In Veazie, the conservation commission helps manage the town forest, and in Ogunquit, “They’re involved in just about everything,” Shafto said. Ogunquit’s goal is to be “the greenest town in Maine,” an important point for one of the state’s famed tourist destinations.
Other commissions, such as in Manchester, have been instrumental in spurring more recycling, while Topsham’s commission is drawing up an ordinance that would allow transfer of development rights. Developers in Topsham’s growth zones would be allowed to build more densely, while paying to preserve open space in outlying areas.
Sometimes, just rolling up one’s sleeves can be enough. In Phippsburg, the town decided it couldn’t afford to hire a consultant to map vernal pools, as required under a recent state law. So the conservation commission recruited a group of young people to head out in the woods and find them. “The kids were playing out there anyway, so they knew where to look,” he said.
Care and Feeding
Those who deal with municipal committees regularly say they can be highly useful in performing specific functions and investigating new projects and proposals, whether building a public safety building, or drawing up an energy efficiency plan.

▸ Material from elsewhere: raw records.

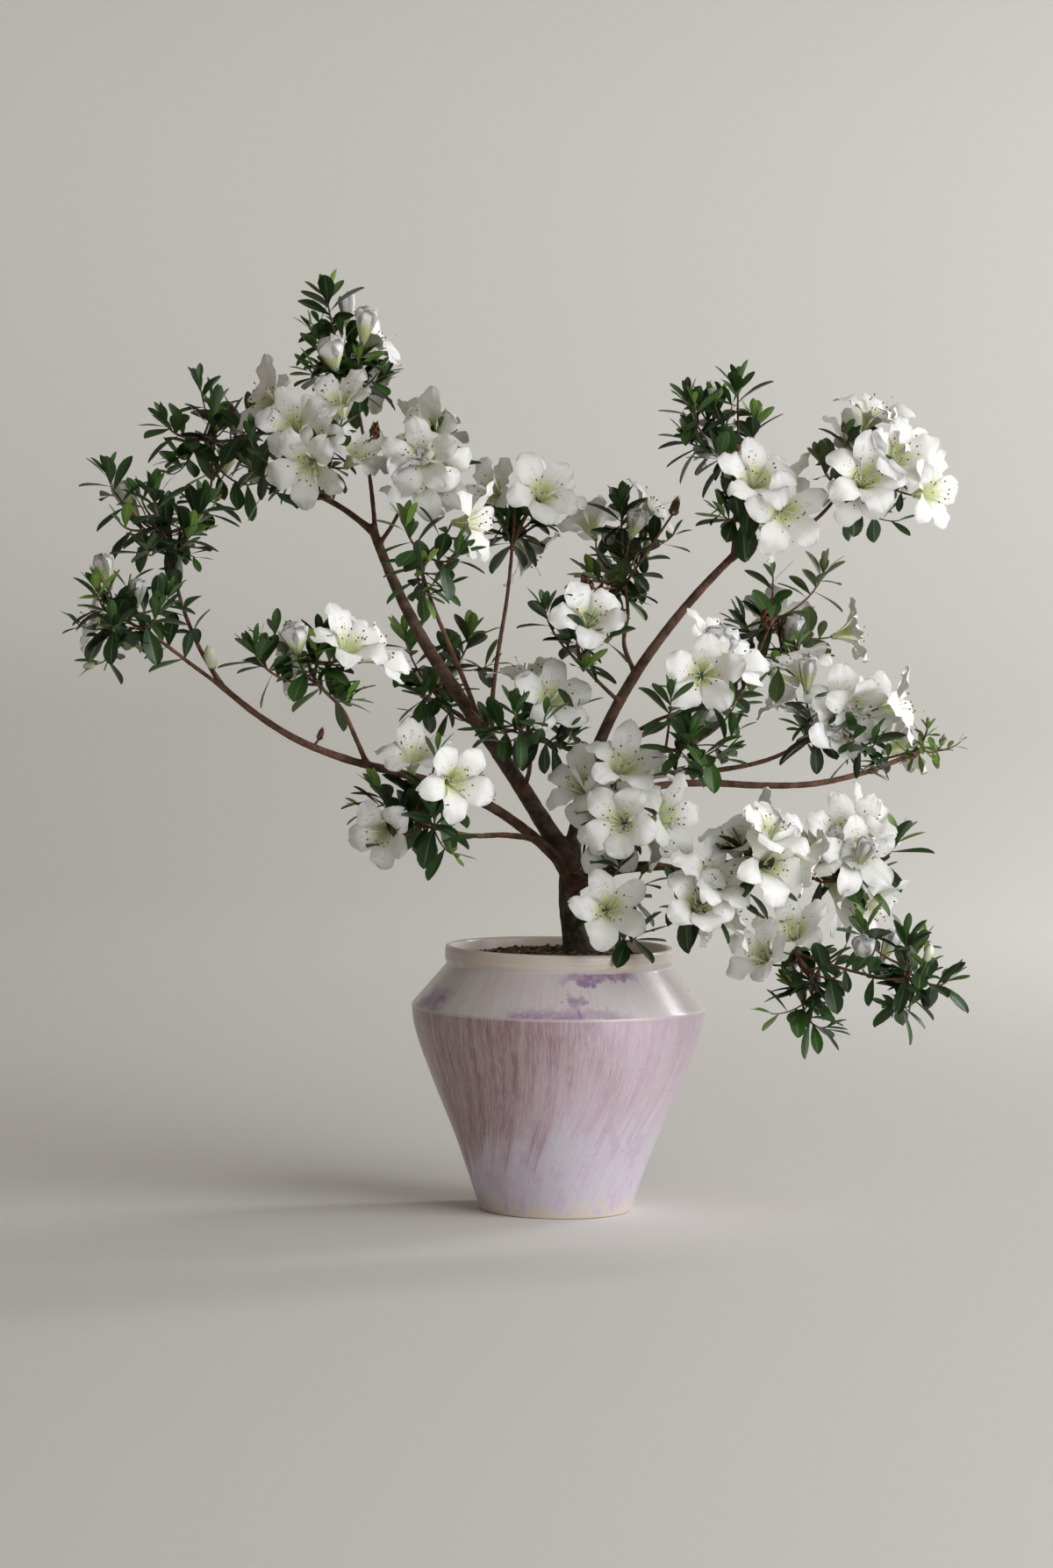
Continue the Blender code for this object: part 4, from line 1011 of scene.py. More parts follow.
def leaf_shape(rng, narrow=1.0, curl=1.0):
    """One leaf: root at the origin, tip along +Y, folded a little along the rib and bent back at the tip."""
    fold = rng.uniform(*LEAF_FOLDS)
    droop = rng.uniform(*LEAF_DROOPS) * curl
    sway = rng.uniform(-LEAF_SWAY, LEAF_SWAY)
    wave = rng.uniform(0.0, 2.0 * math.pi)
    points, maps = [], []
    for along, wide in zip(LEAF_ROWS, LEAF_OUTLINE):
        half = wide * LEAF_WIDTH * 0.5 * narrow
        for column in LEAF_COLUMNS:
            aside = column * half
            height = abs(aside) * fold - droop * along ** 2 * (1.0 - 0.25 * abs(column))
            height += LEAF_WAVE * abs(column) * math.sin(wave + along * 7.0)
            if abs(column) < 0.3:
                height += RIB_HEIGHT
            points.append((aside + sway * along ** 2, along * LEAF_LENGTH, height))
            maps.append((column * 0.5 + 0.5, along))
    faces, kinds = [], []
    across = len(LEAF_COLUMNS)
    for row in range(len(LEAF_ROWS) - 1):
        for column in range(across - 1):
            low, high = row * across + column, (row + 1) * across + column
            faces.append((low, low + 1, high + 1, high))
            kinds.append(1 if column == across // 2 - 1 and row < len(LEAF_ROWS) - 2 else 0)
    return shape_of(points, faces, kinds, maps)


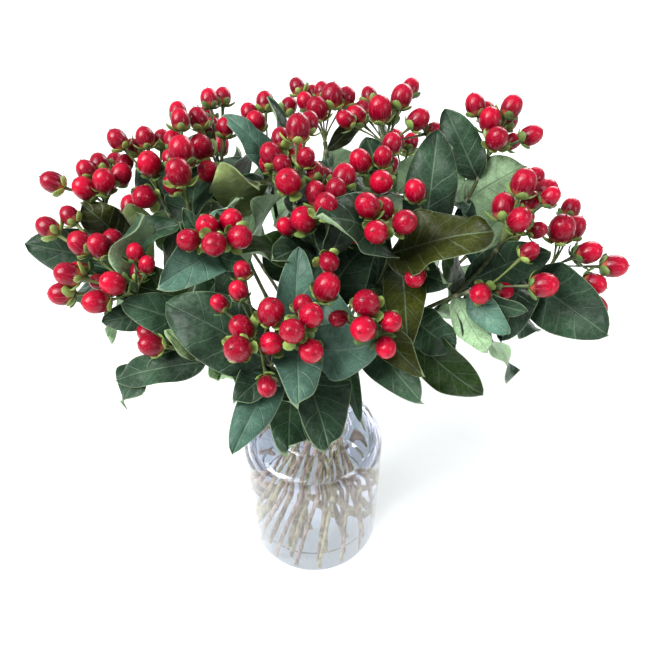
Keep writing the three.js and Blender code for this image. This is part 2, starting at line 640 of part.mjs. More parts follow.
// Leaves that follow the plant's rule: opposite pairs, each pair a quarter turn round from the last.
function ruledLeaves(head, list, first) {
  return list.map(([distance, length, width], k) => {
    const middle = below(head.route, distance);
    const up = below(head.route, distance - 2).sub(middle).normalize();
    const out = squareTo(new THREE.Vector3(middle.x, middle.y, 0), up);
    const spin = first + 180 * k + 90 * Math.floor(k / 2);
    const along = out.applyAxisAngle(up, rad(spin)).multiplyScalar(0.86).addScaledVector(up, 0.5)
      .normalize();
    return {
      base: leafBase(head.route, distance, along),
      chord: along.clone().multiplyScalar(length),
      face: squareTo(up, along),
      width,
      arch: 0.1,
      twist: 0,
    };
  });
}

// ---- Assembly -----------------------------------------------------------------------------------------

ringRoutes();
const placed = [];

function clear(body, owner) {
  const box = body.boundingBox();
  return placed.every((other) => {
    if (other.owner === owner) return true;
    if (other.owner === `${owner} leaves`) return body.intersect(other.body).volume() < LEAF_SHARE;
    const apart = [0, 1, 2].some((k) => (
      box.min[k] > other.box.max[k] + CLEARANCE || box.max[k] < other.box.min[k] - CLEARANCE));
    return apart || body.minGap(other.body, 2 * CLEARANCE) > CLEARANCE * 0.9;
  });
}

function keep(body, owner) {
  placed.push({ body, owner, box: body.boundingBox() });
  return body;
}

const bendings = SCALES.flatMap((scale) => PITCHES.flatMap((lift) => TURNS.map((swing) => (
  { scale, lift, swing, cost: Math.abs(lift) + Math.abs(swing) + 90 * (1 - scale) }))))
  .sort((a, b) => a.cost - b.cost);

function bentClear(leaf, owner) {
  const along = leaf.chord.clone().normalize();
  const side = new THREE.Vector3().crossVectors(along, leaf.face);
  for (const { scale, lift, swing } of bendings) {
    const bend = (v) => v.clone().applyAxisAngle(side, rad(lift)).applyAxisAngle(leaf.face, rad(swing));
    const body = makeLeaf({
      ...leaf,
      chord: bend(leaf.chord).multiplyScalar(scale),
      face: bend(leaf.face),
      width: leaf.width * scale,
    });
    if (clear(body, owner)) return keep(body, `${owner} leaves`);
  }
  return null;
}

const group = new THREE.Group();
const glass = new THREE.MeshStandardMaterial({ color: '#dfe8f2', roughness: 0.05, metalness: 0 });
const water = new THREE.MeshStandardMaterial({ color: '#c9d6df', roughness: 0.05, metalness: 0 });
const leafGreen = new THREE.MeshStandardMaterial({ color: '#3f5a45', roughness: 0.45, metalness: 0 });
const berryRed = new THREE.MeshStandardMaterial({ color: '#c8183c', roughness: 0.25, metalness: 0 });

function addNode(name, body, material) {
  const mesh = new THREE.Mesh(geometryOf(body), material);
  mesh.name = name;
  group.add(mesh);
}

addNode('vase', keep(makeVase(), 'vase'), glass);
addNode('water', makeWater(heads), water);

heads.forEach((head) => {
  head.cluster = keep(makeHead(head), `${head.number} berries`);
});
[...heads].sort((a, b) => a.neck.z - b.neck.z).forEach((head) => {
  for (let i = 0; !head.stem; i += 1) {
    const angle = (2 * Math.PI * i) / BOW_WAYS;
    const aside = new THREE.Vector3(Math.cos(angle), Math.sin(angle), 0)
      .multiplyScalar(BOWS[Math.floor(i / BOW_WAYS)]);
    const route = stemRoute(head, aside);
    const body = makeStem(route);
    if (clear(body, head.number)) {
      head.stem = keep(body, head.number);
      head.route = route;
    }
  }
});
// The leaves nearest the eye are placed first, so that those behind give way.
const listed = heads.flatMap((head) => listedLeaves(head).map((leaf) => ({ head, leaf })));
const depthOf = ({ leaf }) => leaf.chord.clone().multiplyScalar(0.6).add(leaf.base).sub(EYE).dot(eyeForward);
listed.sort((a, b) => depthOf(a) - depthOf(b));
heads.forEach((head) => { head.blades = []; });
listed.forEach(({ head, leaf }) => {
  head.blades.push(bentClear(leaf, head.number));
});
heads.forEach((head, i) => {
  const more = i < FRONT_HEADS.length ? FRONT_LEAVES - head.leaves.length : MORE_LEAVES.length;
  ruledLeaves(head, MORE_LEAVES.slice(0, Math.max(more, 0)), 35 * i).forEach((leaf) => {
    head.blades.push(bentClear(leaf, head.number));
  });
  const leafyStem = fused((slimness) => makeStem(head.route, slimness), head.blades.filter(Boolean));
  addNode(`leafy_stem_${head.number}`, leafyStem, leafGreen);
  addNode(`berry_head_${head.number}`, head.cluster, berryRed);
});

export default group;
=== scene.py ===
"""A bunch of hypericum (St John's wort) berry stems in a clear glass bottle vase, as a Blender add-on."""
import math
import random
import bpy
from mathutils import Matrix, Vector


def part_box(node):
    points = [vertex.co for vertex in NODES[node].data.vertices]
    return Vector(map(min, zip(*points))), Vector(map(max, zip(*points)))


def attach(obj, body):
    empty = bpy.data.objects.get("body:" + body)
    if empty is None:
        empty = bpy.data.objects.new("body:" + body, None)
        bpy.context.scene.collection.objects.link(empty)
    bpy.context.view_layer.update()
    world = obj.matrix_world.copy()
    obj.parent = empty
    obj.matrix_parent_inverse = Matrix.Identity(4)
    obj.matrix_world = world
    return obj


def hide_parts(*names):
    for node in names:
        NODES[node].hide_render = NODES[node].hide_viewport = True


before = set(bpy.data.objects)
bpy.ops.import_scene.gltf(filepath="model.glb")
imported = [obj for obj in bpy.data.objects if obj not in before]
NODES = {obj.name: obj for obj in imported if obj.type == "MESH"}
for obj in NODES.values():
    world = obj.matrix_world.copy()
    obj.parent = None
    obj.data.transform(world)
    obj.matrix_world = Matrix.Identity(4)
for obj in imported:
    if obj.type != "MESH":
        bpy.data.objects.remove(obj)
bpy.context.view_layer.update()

from types import SimpleNamespace

import bpy
from bpy.props import FloatProperty, FloatVectorProperty, IntProperty, PointerProperty
from mathutils import Quaternion, Vector
from mathutils.kdtree import KDTree

bl_info = {
    "name": "Hypericum bunch",
    "version": (1, 0, 0),
    "blender": (4, 5, 0),
    "location": "3D View > Sidebar > Bunch",
    "description": "Builds a bunch of hypericum berry stems in a glass vase of water",
    "category": "Add Mesh",
}

# Lengths in this file are millimetres unless a name says otherwise; meshes are made in metres.
MM = 0.001

# ---- The plant's layout: the same rules as the solids, from the same dimensions ------------------------

VASE_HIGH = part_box("vase")[1] / MM
BODY_RADIUS = round(VASE_HIGH.x, 2)
VASE_HEIGHT = round(VASE_HIGH.z, 2)
WATER_TOP = round(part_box("water")[1].z / MM, 2)
WALL = 3.5
FLOOR = 6
HEEL = 33
HEEL_STEP = 1.1
SHOULDER_START = 106
SHOULDER_TOP = 118
NECK_RADIUS = 23.5

# How many stems, their radius at the waist and at the foot.
RINGS = [(4, 3.9, 13), (10, 10.2, 26), (15, 16.4, 38)]
WAIST_HEIGHT = 134
RING_LAG = 58
STEM_FOOT_RADIUS = 1.4
STEM_TOP_RADIUS = 1.3
STEM_ROUND = 0.86  # a round stem against a five-sided one that is as thick on average
STEM_BENDS = 5
STEM_LIFT = 1
HEAD_LENGTH = 5
HOLD_START, HOLD_END = 0.35, 0.3  # how firmly a curve holds its first and its last direction
BOW_AT_HEAD = 0.4  # how much of a stem's bow is left near its head
STEM_STEP = 2  # a short way along a stem, to find its direction

BERRY_LENGTH = 1.2
BERRY_ROOM = 0.54
STALK_RADIUS = 0.85
CLEARANCE = 0.3
DEPTH_STEPS = [0, 2, -2, 4, -4, 6, -6, 8, -8, 10, -10, 12, -12, 15, -15, 18, -18]

BLADE_FOLD = 0.16
BLADE_WAVE = 0.05
LEAF_ROOT = 0.7
LEAF_ARCH = 0.1

EYE = Vector((0, -298.8, 484.5))
EYE_PITCH = math.radians(42.11)
EYE_TURN = math.radians(1.61)
VIEW_SIZE = 650
VIEW_FOCAL = 680

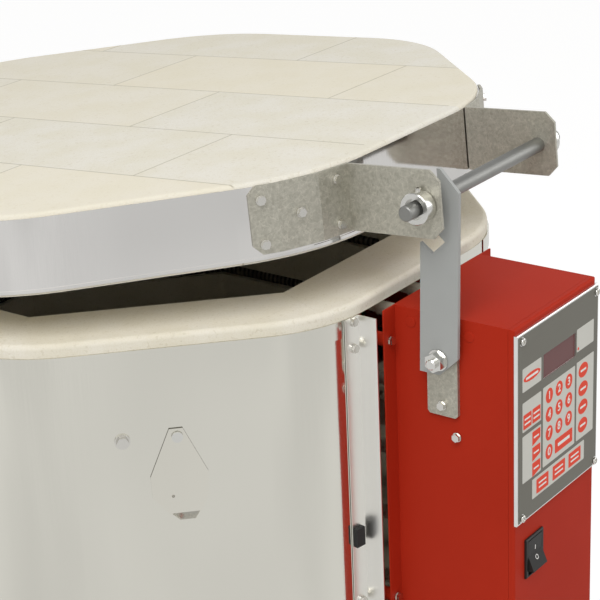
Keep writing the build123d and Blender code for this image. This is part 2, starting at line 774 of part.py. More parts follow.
def pivot_ring(start, end, radius):
    """Plain ring on the pivot bolt between two distances from the box's middle."""
    ring = rod_between((-start, pivot_y, pivot_z), (-end, pivot_y, pivot_z), radius)
    return ring - rod_between((-start + 1, pivot_y, pivot_z), (-end - 1, pivot_y, pivot_z),
                              pivot_radius)


pivot_axis_plane = Plane(origin=(-nut_at, pivot_y, pivot_z), z_dir=(-1, 0, 0))
bolt = rod_between((-half_in, pivot_y, pivot_z), (-bolt_tip, pivot_y, pivot_z), pivot_radius)
bolt = chamfer(bolt.edges().filter_by_position(Axis.X, -bolt_tip - 0.01, -bolt_tip + 0.01), 0.7)
bolt += Plane(origin=(-half_in, pivot_y, pivot_z), z_dir=(1, 0, 0)) * extrude(
    RegularPolygon(pivot_nut_across / 2, 6, major_radius=False), amount=5.0)
nodes["pivot_bolt"] = bolt
nodes["pivot_washers"] = group([
    pivot_ring(bar_outer, bar_outer + spacer_thickness, spacer_radius),
    pivot_ring(washer_at, nut_at, spacer_radius)])
nut = pivot_axis_plane * extrude(RegularPolygon(pivot_nut_across / 2, 6, major_radius=False),
                                 amount=pivot_nut_height)
nut -= rod_between((-nut_at + 1, pivot_y, pivot_z), (-bolt_tip - 1, pivot_y, pivot_z),
                   pivot_radius)
nodes["pivot_nut"] = nut

# Prop arm outline as (out from the kiln, up) from its pivot, and the rod's way through it
arm_bottom = -11.7
arm_top = rod_z - pivot_z + 23.3
arm_back = -15.8
arm_back_top = -12.1
arm_front = 15.8
arm_front_top = 18.5
seat_z = rod_z - pivot_z
lower_z = seat_z - notch_pitch


def stadium(first, second, radius):
    """Outline covered by a round bar that moves straight from one point to another."""
    run = Vector(second[0] - first[0], second[1] - first[1])
    side = Vector(-run.Y, run.X).normalized() * radius
    a = Vector(*first)
    b = Vector(*second)
    body = make_face(Polyline(a + side, b + side, b - side, a - side, close=True))
    return body + Pos(a) * Circle(radius) + Pos(b) * Circle(radius)


def rod_in_arm(swing, drop_per_degree, lift=0.0):
    """Middle of the rod as the arm sees it, once the arm has swung by some degrees."""
    turn = radians(lid_angle - swing * drop_per_degree + lift)
    y = hinge_y - 2 * rod_reach * cos(turn) - pivot_y
    z = hinge_z + 2 * rod_reach * sin(turn) - pivot_z
    out = radians(swing)
    return (-(y * cos(out) + z * sin(out)), -y * sin(out) + z * cos(out))


arm_outline = Polyline((arm_back, arm_bottom), (0.6, arm_bottom), (arm_front, 2.8),
                       (arm_front_top, arm_top - 15.5), (3.5, arm_top),
                       (-2.8, arm_top), (-2.8, seat_z - 4.0), (arm_back_top - 0.8, seat_z - 4.0),
                       (arm_back_top - 1.2, lower_z + 18.2), (2.9, lower_z + 4.9),
                       (6.8, lower_z + 1.4), (-3.9, lower_z - 8.9),
                       (arm_back + 2.4, lower_z - 2.0), close=True)
arm_face = make_face(arm_outline)
lowering = [rod_in_arm(swing, lid_angle / arm_swing) for swing in (0, 2, 4, 6, 8, 10)]
raising = [rod_in_arm(0, 0, lift) for lift in (0.0, 2.2, 4.0)]
for path in (lowering, raising):
    for first, second in zip(path, path[1:]):
        arm_face -= stadium(first, second, rod_radius + notch_gap)
arm_face -= Circle(pivot_radius + running_fit)
arm_plane = Plane(origin=(-arm_near, pivot_y, pivot_z), x_dir=(0, -1, 0), z_dir=(-1, 0, 0))
nodes["prop_arm"] = arm_plane * extrude(arm_face, amount=arm_sheet)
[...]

Recognition and respect are important – a few towns have volunteer appreciation days, or dinners – but so are clear rules and guidelines. While elected officials get most of the news coverage, and are most often called on the carpet at town meeting, the work by committees behind the scenes can make a lot of difference.
A thriving committee system, Tom Stevens said, is important to making sure municipal government works. In Presque Isle, “The city council is appreciative of the wide cross-section of opinion they’re able to get from the committees. They recognize that they can’t do it all themselves.”